Bus service was needed prior to the repairs because though most homes were less than the requisite two miles, the distance set by the Texas Education Agency (TEA), the route to the school was designated as hazardous under TEA code.

The only way to walk was on FM 967 and FM 1626, both lacking sidewalks and both handling high traffic volume daily.

Improvements with Safe Routes to School money allowed the route to be deemed non-hazardous, and therefore walkable. Under TEA rules, school districts no longer receive funding for bus service when students live less than two miles away and the route is not considered hazardous.

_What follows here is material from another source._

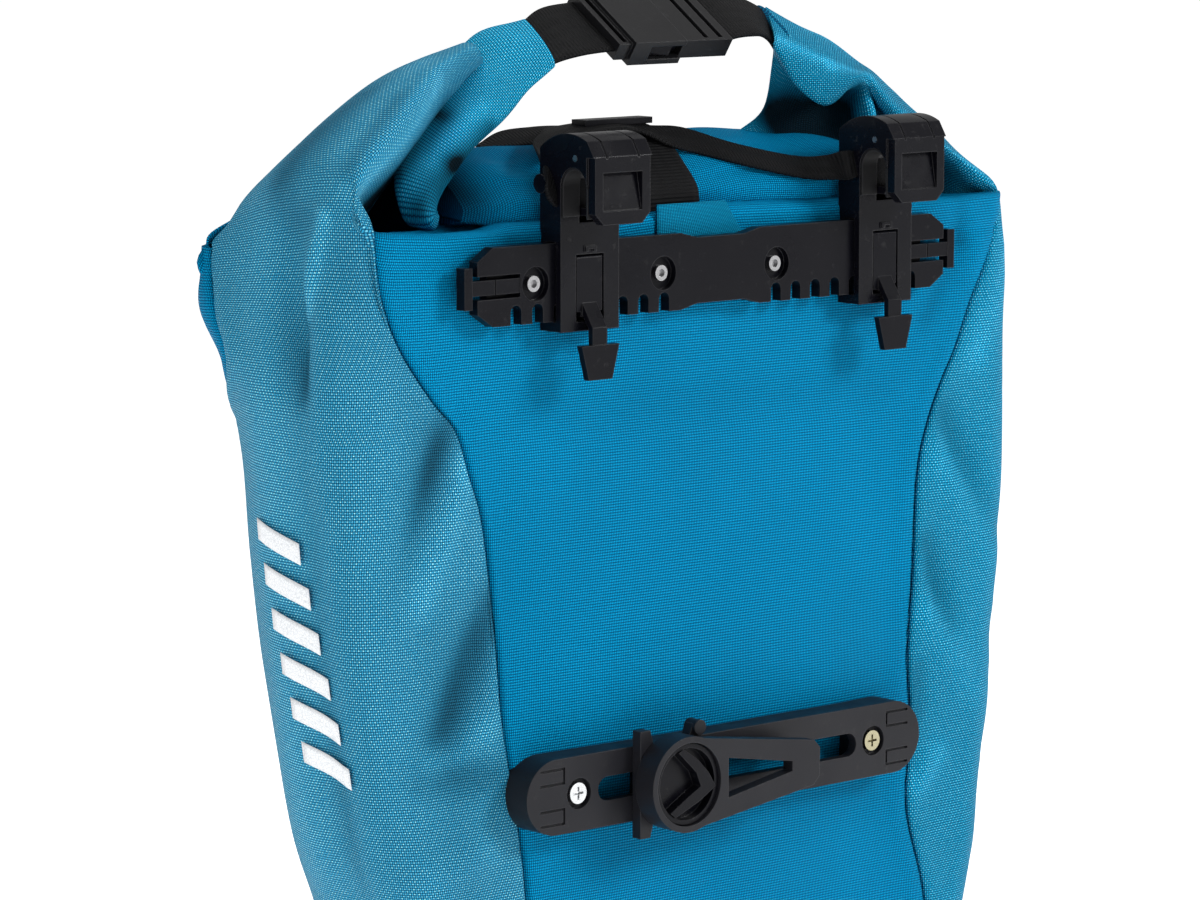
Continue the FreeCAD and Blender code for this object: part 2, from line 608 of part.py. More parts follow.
# ---------------------------------------------------------------- trim
def build_trim():
    # reflective column on the left side: short slanted bars, one above the other
    skin = bag_solid(-0.4).cut(outer_bag).common(box(-far, -100, -48, 60, 60, 340))
    bars = []
    for index in range(mark_bars):
        z = mark_foot + mark_pitch * index
        y = mark_y + 4.0 * index
        bar = [(y, z), (y + 34, z + 8), (y + 34, z + 18), (y, z + 10)]
        bars.append(plate_yz(bar, -far, -120))
    parts["reflective_mark"] = skin.common(Part.makeCompound(bars))
    patch = plate_xz([(-27, 402.5), (22, 402.5), (14, 416.5), (-27, 416.5)], back_face_y - 0.7, back_face_y)
    parts["hem_patch"] = patch.translated(Vector(-5, 0, 0))


build_trim()

# ---------------------------------------------------------------- export
os.makedirs("parts", exist_ok=True)
for name, shape in parts.items():
    shape.exportStep("parts/" + name + ".step")
    print(name, len(shape.Solids), shape.isValid(), round(shape.Volume / 1000.0, 2), "cm3")
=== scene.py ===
import json
import math

import bpy
import numpy as np
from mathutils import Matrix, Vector, noise


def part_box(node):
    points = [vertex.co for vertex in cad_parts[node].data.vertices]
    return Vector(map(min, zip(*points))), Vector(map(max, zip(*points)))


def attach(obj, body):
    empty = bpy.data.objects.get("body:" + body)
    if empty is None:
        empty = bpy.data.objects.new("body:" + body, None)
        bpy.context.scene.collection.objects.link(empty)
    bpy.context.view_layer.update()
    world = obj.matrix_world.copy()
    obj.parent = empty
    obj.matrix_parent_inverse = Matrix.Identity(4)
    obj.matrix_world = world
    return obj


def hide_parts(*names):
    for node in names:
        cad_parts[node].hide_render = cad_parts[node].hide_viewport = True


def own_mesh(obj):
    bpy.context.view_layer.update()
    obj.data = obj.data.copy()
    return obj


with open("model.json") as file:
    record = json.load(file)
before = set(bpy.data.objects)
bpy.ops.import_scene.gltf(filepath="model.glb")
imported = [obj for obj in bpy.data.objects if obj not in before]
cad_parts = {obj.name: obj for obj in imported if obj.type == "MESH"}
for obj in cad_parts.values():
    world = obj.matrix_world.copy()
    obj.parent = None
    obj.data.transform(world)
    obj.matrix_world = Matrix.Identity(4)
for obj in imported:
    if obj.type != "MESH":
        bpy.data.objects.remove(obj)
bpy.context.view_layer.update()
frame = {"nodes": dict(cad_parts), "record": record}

MM = 0.001


# ---- the frame, in millimetres
def node_box(node):
    """Lowest and highest corner of a CAD node."""
    low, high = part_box(node)
    return np.array(low) / MM, np.array(high) / MM


wall_low, wall_high = node_box("back_panel")
HEM = wall_high[2]
TURN_UP = wall_low[2]
BACK_Y = wall_low[1]
SIDE_X = node_box("side_panel_right")[1][0]
FRONT_Y = node_box("front_panel")[1][1]
hook_low = {side: node_box("hook_" + side)[0] for side in ("left", "right")}
hook_high = {side: node_box("hook_" + side)[1] for side in ("left", "right")}
bar_low, bar_high = node_box("lower_bar")

# the filled bag at each share of its height: half width share right and left, front share, and the radius
# of the front corner right and left
STATIONS = [(0.0, 0.825, 0.70, 0.85, 46.0, 56.0), (0.13, 0.885, 0.75, 0.92, 54.0, 80.0),
            (0.22, 0.935, 0.81, 0.95, 57.0, 84.0), (0.32, 0.96, 0.882, 0.97, 60.0, 84.0),
            (0.48, 0.985, 0.935, 1.0, 62.0, 84.0), (0.62, 1.0, 0.965, 0.995, 60.0, 82.0),
            (0.74, 1.0, 0.985, 0.98, 56.0, 82.0), (0.83, 0.998, 0.99, 0.95, 50.0, 64.0),
            (0.91, 0.992, 0.982, 0.91, 42.0, 34.0), (1.0, 0.984, 0.962, 0.87, 34.0, 20.0)]
BACK_RADIUS = 26.0
CORNER_POINTS = 15
FRONT_BEND = 1 + CORNER_POINTS  # index of the front corner's first point in a half outline
# back seam: share of the wall's height, and how far out it lies on the right and on the left
BACK_SEAM = [(1.0, 203.0, 195.5), (0.944, 195.0, 194.5), (0.90, 187.0, 189.5), (0.858, 178.0, 181.5),
             (0.80, 167.0, 165.0), (0.765, 158.0, 152.5), (0.714, 148.0, 145.0), (0.65, 141.0, 136.0),
             (0.53, 138.0, 129.5), (0.42, 134.5, 126.0), (0.33, 137.0, 119.5), (0.225, 134.5, 113.0),
             (0.12, 147.0, 112.0), (0.0, 156.0, 116.0)]
# front seam: share of the wall's height, and its distance past the start of the front corner's bend
FRONT_SEAM = [(1.0, 2.0), (0.93, 2.0), (0.89, 6.0), (0.85, 14.0), (0.815, 30.0), (0.78, 56.0), (0.72, 88.0),
              (0.5, 118.0), (0.0, 104.0)]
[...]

But here’s the rub: many parents consider the walking route unsafe for a variety of reasons — none of which match the TEA definition of hazardous.

The Hays CISD letter to parents said, in part, “After consulting with [TEA] and further investigation, the district will be able to receive funding to operate buses for the Cullen Country subdivision. This is a reversal of the earlier announcement for this subdivision.”

“Though the official walk-zone in Cullen Country is less than 2 miles when measuring the walking route; it is more than two miles using the closest public roadway,” the letter said. “The state transportation funding formula will allow us to use the roadway measurement, count this route as one that exceeds the 2 mile maximum walk zone, and receive funding to run bus service. This is a unique situation in Hays CISD. There are no other known areas that are less than 2 miles by foot, but more than 2 miles by car.”

The letter also explained why service to Garlic Creek would still be discontinued.

“Unfortunately, the district will not offer bus service to the Garlic Creek subdivision. The distance to the school is less than 2 miles both by foot and by car. Additionally, the concerns expressed by parents do not meet the requirements of the Texas Education Code to declare the route hazardous in terms of receiving funding for bus service. However, Hays CISD recognizes and understands the concerns that have been presented.”